• **Short task**: Set down the material below in full, matching it exactly.

— Start —

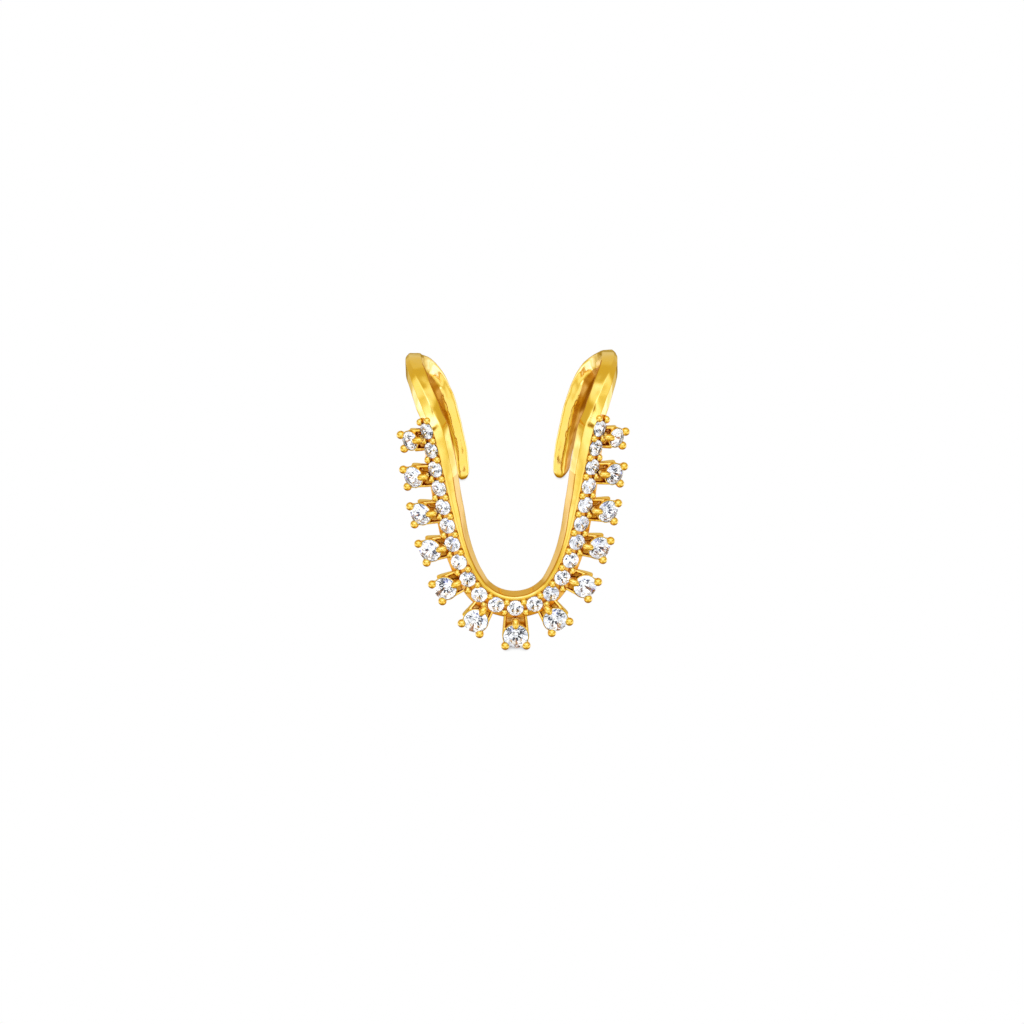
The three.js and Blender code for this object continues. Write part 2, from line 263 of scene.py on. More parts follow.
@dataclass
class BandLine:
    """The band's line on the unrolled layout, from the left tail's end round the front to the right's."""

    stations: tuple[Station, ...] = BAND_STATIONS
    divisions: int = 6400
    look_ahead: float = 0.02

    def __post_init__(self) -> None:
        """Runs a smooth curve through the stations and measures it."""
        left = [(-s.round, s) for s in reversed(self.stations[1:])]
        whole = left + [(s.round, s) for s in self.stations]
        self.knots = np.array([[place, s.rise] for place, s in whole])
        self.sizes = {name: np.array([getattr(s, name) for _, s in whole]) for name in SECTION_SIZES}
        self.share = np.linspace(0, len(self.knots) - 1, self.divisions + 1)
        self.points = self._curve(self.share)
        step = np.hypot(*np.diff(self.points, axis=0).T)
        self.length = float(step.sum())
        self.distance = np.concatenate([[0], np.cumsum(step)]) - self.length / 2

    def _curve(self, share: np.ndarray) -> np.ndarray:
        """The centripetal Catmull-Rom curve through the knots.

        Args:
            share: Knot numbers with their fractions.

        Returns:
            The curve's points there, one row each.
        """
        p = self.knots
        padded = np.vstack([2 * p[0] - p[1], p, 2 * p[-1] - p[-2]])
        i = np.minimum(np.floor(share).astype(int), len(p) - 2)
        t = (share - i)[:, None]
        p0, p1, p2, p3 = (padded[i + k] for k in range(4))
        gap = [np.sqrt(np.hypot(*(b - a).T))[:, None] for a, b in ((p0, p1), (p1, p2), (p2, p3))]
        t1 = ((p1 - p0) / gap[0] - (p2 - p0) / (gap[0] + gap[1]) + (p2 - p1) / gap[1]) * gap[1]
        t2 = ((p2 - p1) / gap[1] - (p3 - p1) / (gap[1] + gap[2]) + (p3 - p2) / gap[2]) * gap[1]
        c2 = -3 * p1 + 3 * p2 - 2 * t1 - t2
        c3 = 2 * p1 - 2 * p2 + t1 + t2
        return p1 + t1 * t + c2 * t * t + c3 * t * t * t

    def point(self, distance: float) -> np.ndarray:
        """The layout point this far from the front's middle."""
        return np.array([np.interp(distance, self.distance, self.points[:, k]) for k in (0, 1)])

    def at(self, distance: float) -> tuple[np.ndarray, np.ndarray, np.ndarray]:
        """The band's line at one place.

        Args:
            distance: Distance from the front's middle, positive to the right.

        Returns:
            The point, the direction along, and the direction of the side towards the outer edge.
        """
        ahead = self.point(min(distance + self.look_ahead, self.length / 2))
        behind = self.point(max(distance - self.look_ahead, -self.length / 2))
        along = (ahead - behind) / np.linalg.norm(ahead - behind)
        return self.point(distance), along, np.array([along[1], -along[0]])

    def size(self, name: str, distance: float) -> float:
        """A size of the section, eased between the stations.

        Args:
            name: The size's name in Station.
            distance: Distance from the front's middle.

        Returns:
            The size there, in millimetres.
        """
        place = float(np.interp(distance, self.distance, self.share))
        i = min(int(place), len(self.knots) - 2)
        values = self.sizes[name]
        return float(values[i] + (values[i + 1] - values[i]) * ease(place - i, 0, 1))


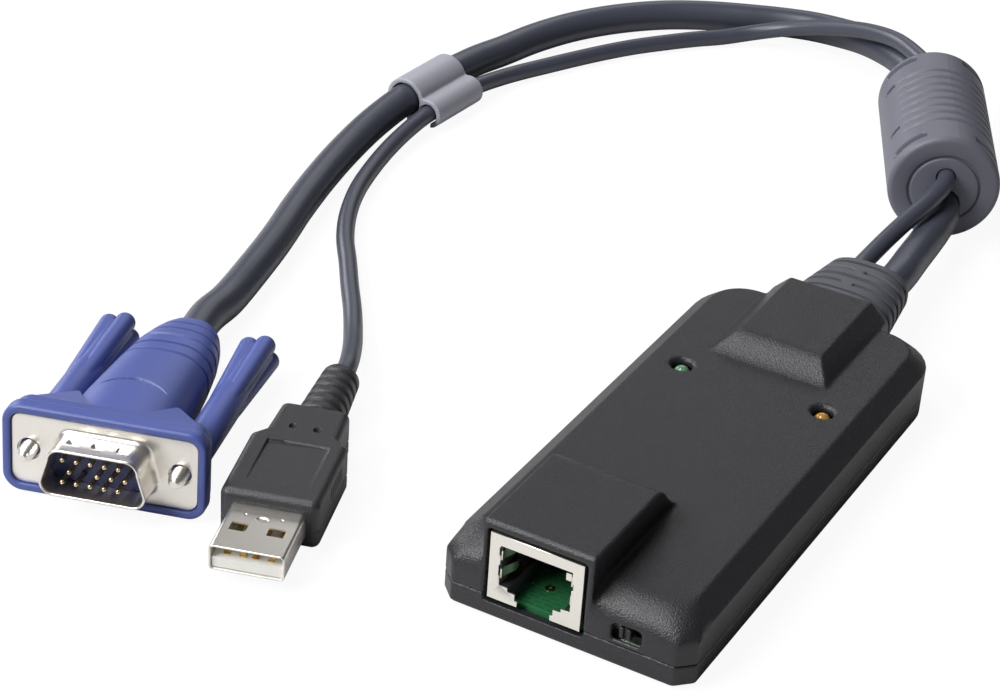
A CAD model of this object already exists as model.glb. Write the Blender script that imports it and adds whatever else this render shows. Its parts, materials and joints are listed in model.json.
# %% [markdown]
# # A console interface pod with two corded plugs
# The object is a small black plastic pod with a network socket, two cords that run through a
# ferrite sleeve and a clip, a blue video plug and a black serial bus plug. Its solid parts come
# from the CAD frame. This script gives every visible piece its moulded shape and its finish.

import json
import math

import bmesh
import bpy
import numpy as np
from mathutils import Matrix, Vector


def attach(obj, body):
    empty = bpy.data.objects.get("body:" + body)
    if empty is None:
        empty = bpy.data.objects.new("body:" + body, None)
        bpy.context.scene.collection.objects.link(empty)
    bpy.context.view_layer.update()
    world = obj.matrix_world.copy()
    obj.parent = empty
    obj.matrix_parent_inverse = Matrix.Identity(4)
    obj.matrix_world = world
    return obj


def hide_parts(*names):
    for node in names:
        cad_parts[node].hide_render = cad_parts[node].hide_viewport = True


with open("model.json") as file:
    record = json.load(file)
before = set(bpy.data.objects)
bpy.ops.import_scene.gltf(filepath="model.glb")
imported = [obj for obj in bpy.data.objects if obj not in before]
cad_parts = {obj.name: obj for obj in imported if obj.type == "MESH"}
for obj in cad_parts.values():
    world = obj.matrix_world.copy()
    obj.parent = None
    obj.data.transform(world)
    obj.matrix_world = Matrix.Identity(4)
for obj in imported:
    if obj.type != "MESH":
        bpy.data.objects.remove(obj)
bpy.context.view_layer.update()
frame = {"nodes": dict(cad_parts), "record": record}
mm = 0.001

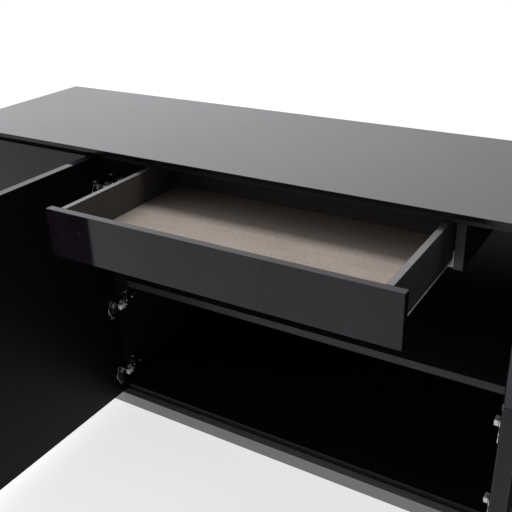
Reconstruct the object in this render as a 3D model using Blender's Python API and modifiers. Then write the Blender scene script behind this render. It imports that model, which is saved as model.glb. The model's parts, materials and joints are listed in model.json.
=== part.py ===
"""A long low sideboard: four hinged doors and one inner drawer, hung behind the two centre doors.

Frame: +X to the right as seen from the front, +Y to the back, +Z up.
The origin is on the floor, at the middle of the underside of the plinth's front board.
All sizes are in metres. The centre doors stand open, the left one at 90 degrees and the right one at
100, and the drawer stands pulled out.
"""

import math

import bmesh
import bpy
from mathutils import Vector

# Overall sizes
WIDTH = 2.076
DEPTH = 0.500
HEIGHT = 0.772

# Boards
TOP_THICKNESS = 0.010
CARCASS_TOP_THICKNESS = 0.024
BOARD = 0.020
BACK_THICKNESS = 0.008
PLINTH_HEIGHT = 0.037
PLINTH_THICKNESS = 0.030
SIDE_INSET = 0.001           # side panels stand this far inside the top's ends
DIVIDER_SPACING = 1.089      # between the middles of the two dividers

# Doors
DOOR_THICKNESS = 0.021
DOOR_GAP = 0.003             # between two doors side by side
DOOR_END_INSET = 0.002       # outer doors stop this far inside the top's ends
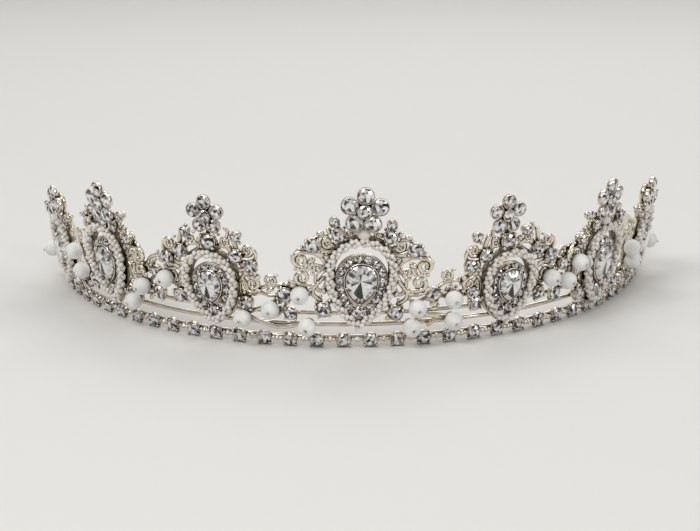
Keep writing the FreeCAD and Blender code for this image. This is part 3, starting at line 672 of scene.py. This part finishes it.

— End —

• **Written response**:
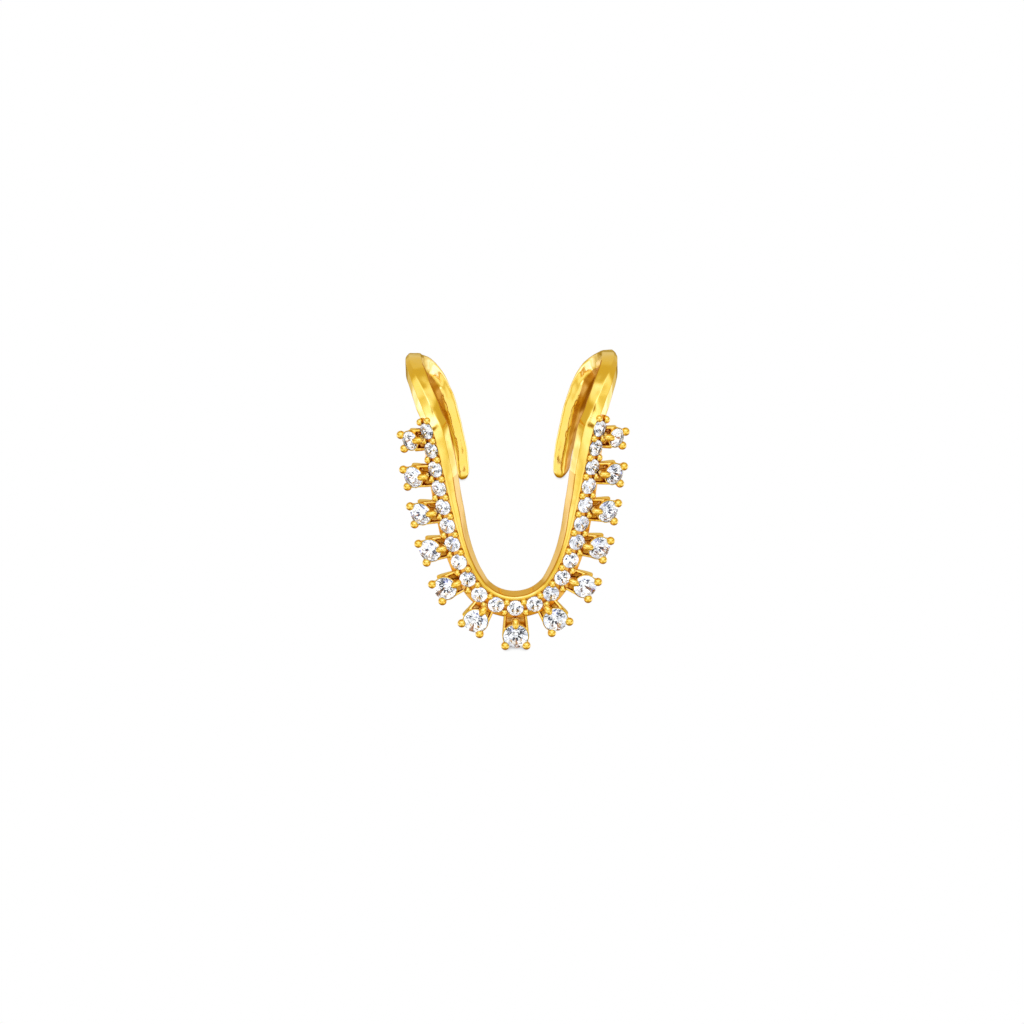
The three.js and Blender code for this object continues. Write part 2, from line 263 of scene.py on. More parts follow.
@dataclass
class BandLine:
    """The band's line on the unrolled layout, from the left tail's end round the front to the right's."""

    stations: tuple[Station, ...] = BAND_STATIONS
    divisions: int = 6400
    look_ahead: float = 0.02

    def __post_init__(self) -> None:
        """Runs a smooth curve through the stations and measures it."""
        left = [(-s.round, s) for s in reversed(self.stations[1:])]
        whole = left + [(s.round, s) for s in self.stations]
        self.knots = np.array([[place, s.rise] for place, s in whole])
        self.sizes = {name: np.array([getattr(s, name) for _, s in whole]) for name in SECTION_SIZES}
        self.share = np.linspace(0, len(self.knots) - 1, self.divisions + 1)
        self.points = self._curve(self.share)
        step = np.hypot(*np.diff(self.points, axis=0).T)
        self.length = float(step.sum())
        self.distance = np.concatenate([[0], np.cumsum(step)]) - self.length / 2

    def _curve(self, share: np.ndarray) -> np.ndarray:
        """The centripetal Catmull-Rom curve through the knots.

        Args:
            share: Knot numbers with their fractions.

        Returns:
            The curve's points there, one row each.
        """
        p = self.knots
        padded = np.vstack([2 * p[0] - p[1], p, 2 * p[-1] - p[-2]])
        i = np.minimum(np.floor(share).astype(int), len(p) - 2)
        t = (share - i)[:, None]
        p0, p1, p2, p3 = (padded[i + k] for k in range(4))
        gap = [np.sqrt(np.hypot(*(b - a).T))[:, None] for a, b in ((p0, p1), (p1, p2), (p2, p3))]
        t1 = ((p1 - p0) / gap[0] - (p2 - p0) / (gap[0] + gap[1]) + (p2 - p1) / gap[1]) * gap[1]
        t2 = ((p2 - p1) / gap[1] - (p3 - p1) / (gap[1] + gap[2]) + (p3 - p2) / gap[2]) * gap[1]
        c2 = -3 * p1 + 3 * p2 - 2 * t1 - t2
        c3 = 2 * p1 - 2 * p2 + t1 + t2
        return p1 + t1 * t + c2 * t * t + c3 * t * t * t

    def point(self, distance: float) -> np.ndarray:
        """The layout point this far from the front's middle."""
        return np.array([np.interp(distance, self.distance, self.points[:, k]) for k in (0, 1)])

    def at(self, distance: float) -> tuple[np.ndarray, np.ndarray, np.ndarray]:
        """The band's line at one place.

        Args:
            distance: Distance from the front's middle, positive to the right.

        Returns:
            The point, the direction along, and the direction of the side towards the outer edge.
        """
        ahead = self.point(min(distance + self.look_ahead, self.length / 2))
        behind = self.point(max(distance - self.look_ahead, -self.length / 2))
        along = (ahead - behind) / np.linalg.norm(ahead - behind)
        return self.point(distance), along, np.array([along[1], -along[0]])

    def size(self, name: str, distance: float) -> float:
        """A size of the section, eased between the stations.

        Args:
            name: The size's name in Station.
            distance: Distance from the front's middle.

        Returns:
            The size there, in millimetres.
        """
        place = float(np.interp(distance, self.distance, self.share))
        i = min(int(place), len(self.knots) - 2)
        values = self.sizes[name]
        return float(values[i] + (values[i + 1] - values[i]) * ease(place - i, 0, 1))


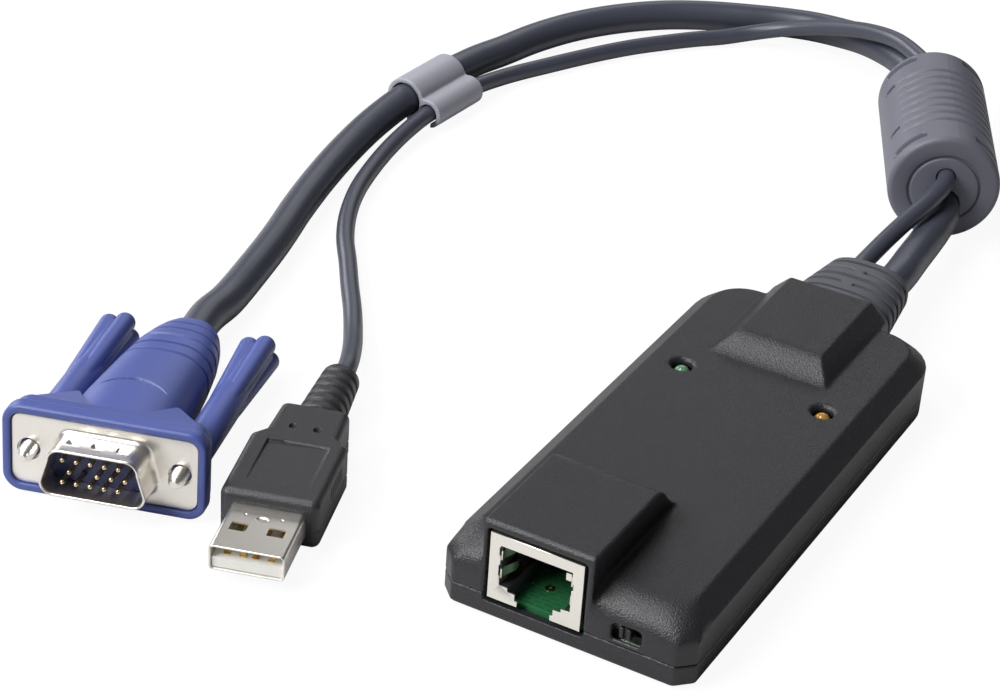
A CAD model of this object already exists as model.glb. Write the Blender script that imports it and adds whatever else this render shows. Its parts, materials and joints are listed in model.json.
# %% [markdown]
# # A console interface pod with two corded plugs
# The object is a small black plastic pod with a network socket, two cords that run through a
# ferrite sleeve and a clip, a blue video plug and a black serial bus plug. Its solid parts come
# from the CAD frame. This script gives every visible piece its moulded shape and its finish.

import json
import math

import bmesh
import bpy
import numpy as np
from mathutils import Matrix, Vector


def attach(obj, body):
    empty = bpy.data.objects.get("body:" + body)
    if empty is None:
        empty = bpy.data.objects.new("body:" + body, None)
        bpy.context.scene.collection.objects.link(empty)
    bpy.context.view_layer.update()
    world = obj.matrix_world.copy()
    obj.parent = empty
    obj.matrix_parent_inverse = Matrix.Identity(4)
    obj.matrix_world = world
    return obj


def hide_parts(*names):
    for node in names:
        cad_parts[node].hide_render = cad_parts[node].hide_viewport = True


with open("model.json") as file:
    record = json.load(file)
before = set(bpy.data.objects)
bpy.ops.import_scene.gltf(filepath="model.glb")
imported = [obj for obj in bpy.data.objects if obj not in before]
cad_parts = {obj.name: obj for obj in imported if obj.type == "MESH"}
for obj in cad_parts.values():
    world = obj.matrix_world.copy()
    obj.parent = None
    obj.data.transform(world)
    obj.matrix_world = Matrix.Identity(4)
for obj in imported:
    if obj.type != "MESH":
        bpy.data.objects.remove(obj)
bpy.context.view_layer.update()
frame = {"nodes": dict(cad_parts), "record": record}
mm = 0.001

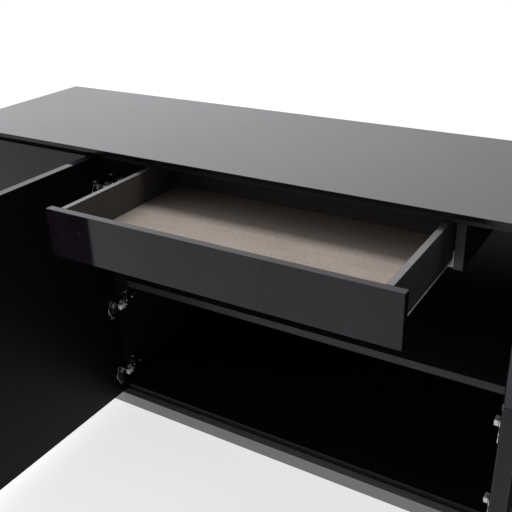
Reconstruct the object in this render as a 3D model using Blender's Python API and modifiers. Then write the Blender scene script behind this render. It imports that model, which is saved as model.glb. The model's parts, materials and joints are listed in model.json.
=== part.py ===
"""A long low sideboard: four hinged doors and one inner drawer, hung behind the two centre doors.

Frame: +X to the right as seen from the front, +Y to the back, +Z up.
The origin is on the floor, at the middle of the underside of the plinth's front board.
All sizes are in metres. The centre doors stand open, the left one at 90 degrees and the right one at
100, and the drawer stands pulled out.
"""

import math

import bmesh
import bpy
from mathutils import Vector

# Overall sizes
WIDTH = 2.076
DEPTH = 0.500
HEIGHT = 0.772

# Boards
TOP_THICKNESS = 0.010
CARCASS_TOP_THICKNESS = 0.024
BOARD = 0.020
BACK_THICKNESS = 0.008
PLINTH_HEIGHT = 0.037
PLINTH_THICKNESS = 0.030
SIDE_INSET = 0.001           # side panels stand this far inside the top's ends
DIVIDER_SPACING = 1.089      # between the middles of the two dividers

# Doors
DOOR_THICKNESS = 0.021
DOOR_GAP = 0.003             # between two doors side by side
DOOR_END_INSET = 0.002       # outer doors stop this far inside the top's ends
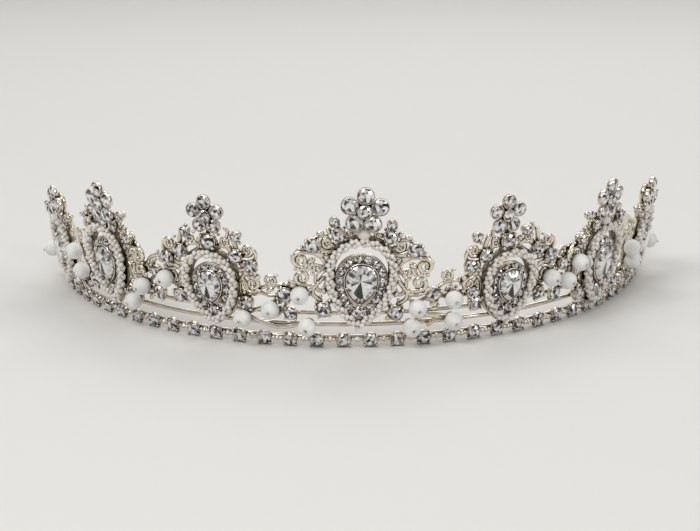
Keep writing the FreeCAD and Blender code for this image. This is part 3, starting at line 672 of scene.py. This part finishes it.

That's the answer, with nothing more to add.